The Threat of Systemic Failure
With regard to the China Credit Trust Co. and Industrial and Commercial Bank of China wealth management product, as with others like it, the key concern for analysts and policymakers remains the potential impact of a default on China's financial system. Emergency maneuvers have minimized technical defaults to this point, but such developments could become a systemic failure in the national financial system.
Whether and when that happens likely depends on sectors such as coal, shipbuilding and steel, all of which suffer from overcapacity issues and face both economic and policy-driven consolidation. Together, these issues can be expected to further jeopardize smaller private and locally administered coal and steel producers' ability to repay loans in the coming years. The coming months will be especially critical for Chinese coal producers as the central government moves to implement a new value-based tax on coal output.
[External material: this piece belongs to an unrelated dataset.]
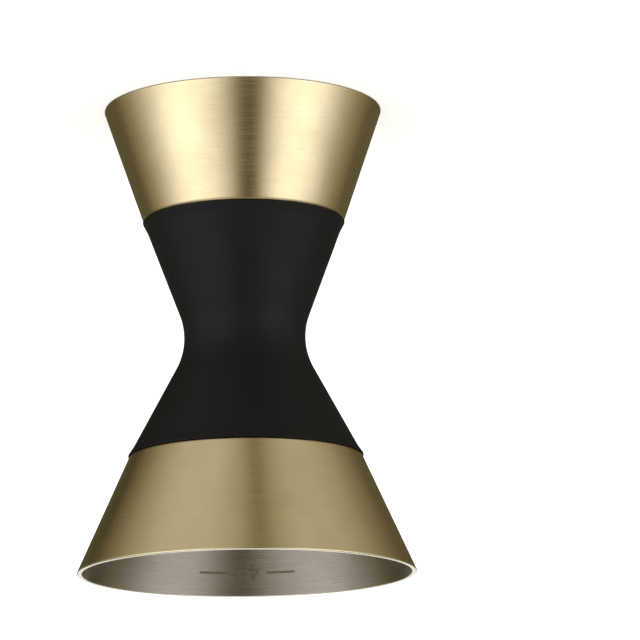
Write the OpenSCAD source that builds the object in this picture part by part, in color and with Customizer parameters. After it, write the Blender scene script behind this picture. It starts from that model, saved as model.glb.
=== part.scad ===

Unless combined with effective reduction of locally imposed administrative fees, implementation of the new tax could substantially raise costs for producers, leading to more widespread financial woes — and perhaps bankruptcies — among all but the largest and most well-connected conglomerates.
In the long run, the tax is designed to streamline and standardize costs for coal producers by replacing inconsistent fees charged by local governments. But in the next six to 12 months, as kinks are worked out, it could do more harm than good to already struggling small-scale producers. In this context, Shanxi deserves special attention in 2014. With costs rising and prices still muted, the likelihood for further defaults or near-defaults on coal-related shadow lending products will only grow — and so, in turn, will the likelihood of financial contagion throughout the province's coal sector and beyond.